17. The failure to reject the null hypothesis in this famous study is an extreme and classic case of the statistician's Type II error, i.e., not rejecting the null hypothesis when it is false. The same was true of the other Galtonian tests used by Wissler, such as measures of visual, auditory, and haptic discrimination. In recent years, all these variables have been found to be correlated with g. These Galtonian kinds of measurements, implemented by modern technology, may afford more direct and pointed means of discovering the physiological basis of g than the much more complex mental tasks used to measure IQ. Psychology is now moving, I believe, in both a more analytical and a more biological direction and shows healthy signs of recovering from the scientifically unfortunate influences from its past history -- dualism, subjectivism, hollow-organism behaviorism, and environmentalism sans genetics.

REFERENCES

Fisher, R.A. (1918). The correlation between relatives on the supposition of Mendelian inheritance. Transactions of the Royal Society (Edinburgh), 52, 399-433.

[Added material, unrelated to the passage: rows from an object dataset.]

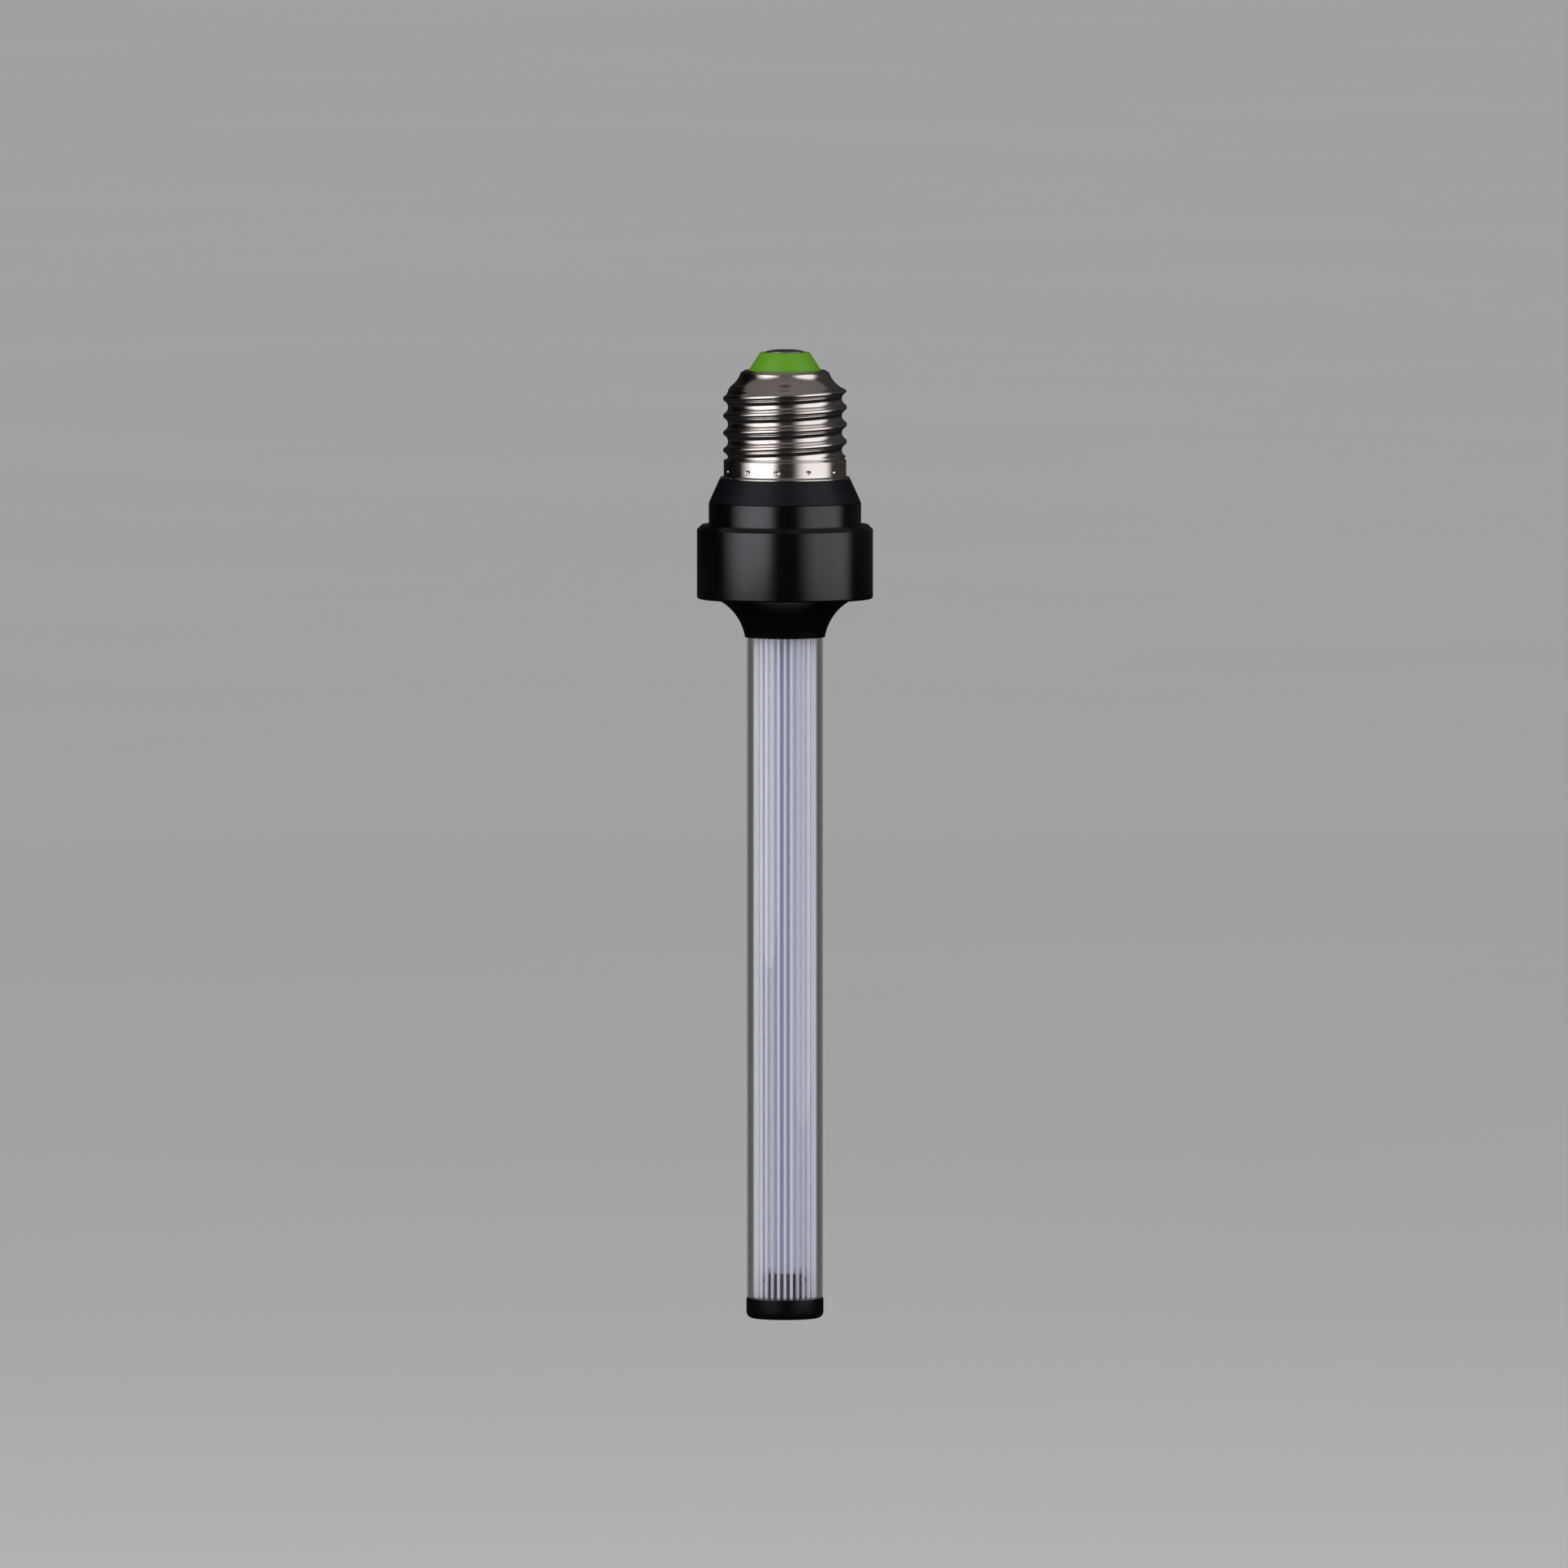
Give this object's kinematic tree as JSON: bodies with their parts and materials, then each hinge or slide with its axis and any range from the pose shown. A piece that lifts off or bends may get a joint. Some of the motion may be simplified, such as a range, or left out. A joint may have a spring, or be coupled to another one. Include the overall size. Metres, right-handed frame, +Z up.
{
  "type": "forked filament bulb",
  "caption": "Long slim LED lamp with an Edison screw cap, a black collar with a flared socket, and a clear tube round a forked, ribbed light guide, hung cap up.",
  "frame": {"origin": "the tip of the centre contact, on the lamp's axis", "axes": "+Z up along the lamp's axis and out of its cap, the tube hanging down; -Y towards the picture's viewer"},
  "size_m": [0.0372, 0.0372, 0.205],
  "materials": {
    "contact_metal": "satin, with a faint purple cast",
    "insulator_green": "semi-gloss moulded",
    "shell_nickel": "bright nickel plating, slightly warm",
    "housing_black": "fine matt moulding",
    "collar_black": "satin black",
    "socket_black": "satin black",
    "cap_black": "satin black",
    "clear_tube": "clear",
    "clear_guide": "clear, ribs frosted white",
    "plug_black": "satin black",
    "board_green": "solder mask",
    "board_white": "white solder mask on metal",
    "led_yellow": "phosphor",
    "can_metal": "bright can",
    "ferrite": "matt ceramic",
    "enamelled_copper": "varnished",
    "resistor_coat": "matt coating",
    "film_yellow": "moulded box",
    "chip_black": "matt epoxy",
    "sheet_clear": "thin film",
    "pad_grey": "soft pad",
    "tinned_wire": "tinned",
    "wire_red": "wire sleeve",
    "wire_black": "wire sleeve"
  },
  "bodies": {
    "root": {"centre_contact": "contact_metal", "contact_insulator": "insulator_green", "screw_shell": "shell_nickel", "insulating_housing": "housing_black", "live_lead": "tinned_wire", "neutral_lead": "tinned_wire", "fusible_resistor": "resistor_coat", "driver_board": "board_green", "smoothing_capacitor": "can_metal", "choke_core": "ferrite", "choke_winding": "enamelled_copper", "bridge_rectifier": "chip_black", "film_capacitor": "film_yellow", "driver_chip": "chip_black", "insulating_disc": "sheet_clear", "heat_sink_collar": "collar_black", "thermal_pad": "pad_grey", "led_board": "board_white", "led_packages": "led_yellow", "led_lead_positive": "wire_red", "led_lead_negative": "wire_black", "tube_socket": "socket_black", "outer_tube": "clear_tube", "light_guide": "clear_guide", "guide_plug": "plug_black", "end_cap": "cap_black"}
  },
  "joints": []
}
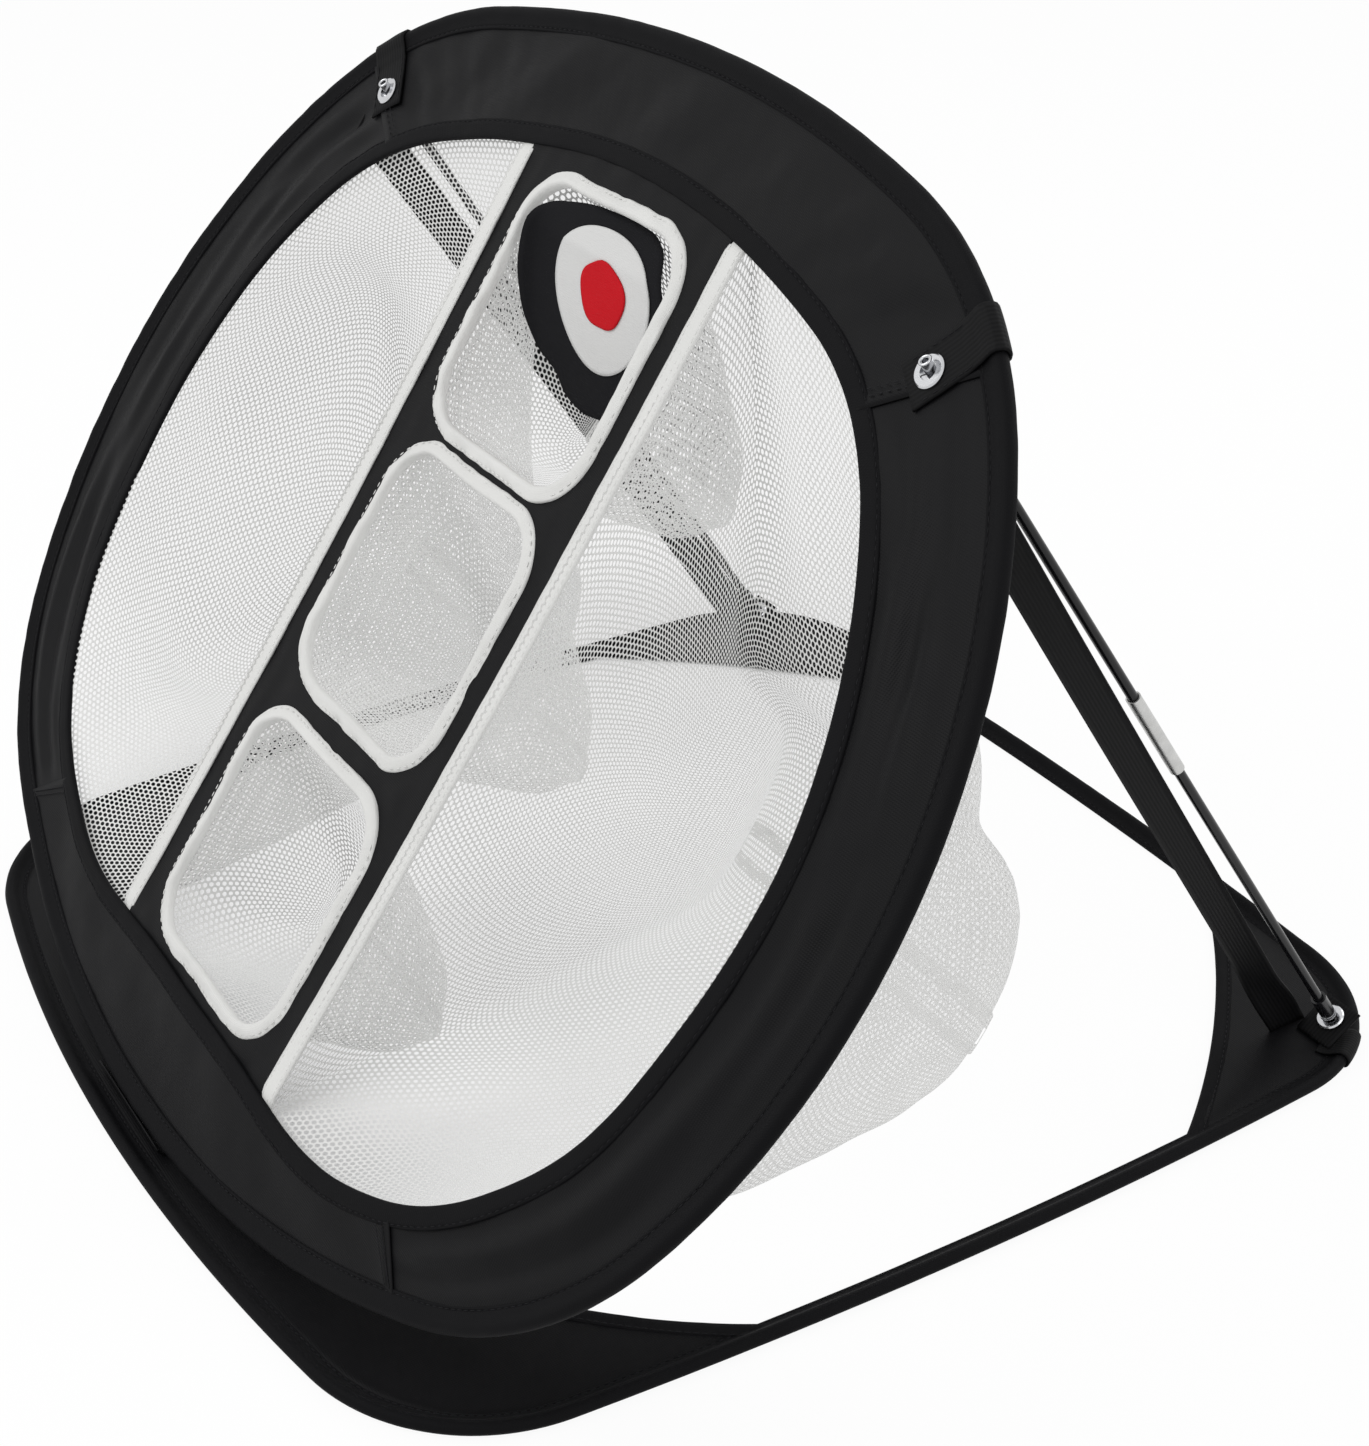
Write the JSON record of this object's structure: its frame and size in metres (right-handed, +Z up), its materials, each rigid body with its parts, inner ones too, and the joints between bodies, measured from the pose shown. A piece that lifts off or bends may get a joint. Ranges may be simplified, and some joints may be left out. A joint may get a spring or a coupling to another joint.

Guilford, J. P. (1954). Psychometric methods (2nd ed.). New York: McGraw-Hill.

Harrington, G.M. (1999). Born before genes: The g legacy. PSYCOLOQUY 10(079) ftp://ftp.princeton.edu/pub/harnad/Psycoloquy/1999.volume.10/ psyc.99.10.079.intelligence-g-factor.18.harrington http://www.cogsci.soton.ac.uk/cgi/psyc/newpsy?10.079

Jensen, A.R. (1998). The g factor: The science of mental ability. Westport, CT: Praeger.

Jensen, A.R. (1999). Precis of: "The g Factor: The Science of Mental Ability" PSYCOLOQUY 10(23) ftp://ftp.princeton.edu/pub/harnad/Psycoloquy/1999.volume.10/ psyc.99.10.023.intelligence-g-factor.1.jensen http://www.cogsci.soton.ac.uk/cgi/psyc/newpsy?10.023

Spearman, C.E. (1904). "General intelligence" objectively determined and measured. American Journal of Psychology, 15, 201-292.

Vernon, P.A., Ed. (1987). Speed of information processing and intelligence/ Norwood, NJ: Ablex.

Wissler, C. (1901). The correlation of mental and physical tests. New York: Columbia University.